PN: Anyone you’d really like to collaborate with in future?
I just did this thing with Jimi Hendrix record so I’ve been thinking I’d love to record some stuff with him. I’d also like to record with Arthur Russell – but these guys are dead so I’ve missed the right decades for this. I’d like to work with James Murphy I guess, mostly to see how he mixes his drums, Brian Eno would be interesting but the power balance in the studio might be a bit awkward. I’m not sure really, it’s a hard question because when I like another artist I often feel like I want to stay away and not interfere, plus I don’t really have any illusions about people.
PN: What can listeners expect from the album?

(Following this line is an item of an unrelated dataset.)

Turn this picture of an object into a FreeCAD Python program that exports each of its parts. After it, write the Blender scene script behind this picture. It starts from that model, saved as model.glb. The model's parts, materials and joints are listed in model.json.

I approached writing songs differently on this album than I have in the past. I spent a long time playing bass to a simple four to the floor beat and creating melodies out of basslines. I was listening to a lot of underground disco and proto house records at the time and assumed this is how these tracks started. This then made me put my guitar playing in a more rhythmic place – i kind of liked it following the high hats – although some of the tracks i pull it out to follow the bassline but as i said earlier the melodies are bassline led. I don’t think this is very common anymore, if it ever was? Lyrically I keep a lot of notebooks but never simply sit down and wrote out a whole song, like I might have done before. I tend to try and make myself as unconscious of writing as possible and this comes from working quickly and constantly – from there I create lyrics in an automatic writing mode. So the lyrics are a collision of a few things – I find myself understanding the tracks differently after they are written. Music is a mysterious thing and lyrics shouldn’t be literal – there’s no excuse for rhyming ‘love’ and ‘above’.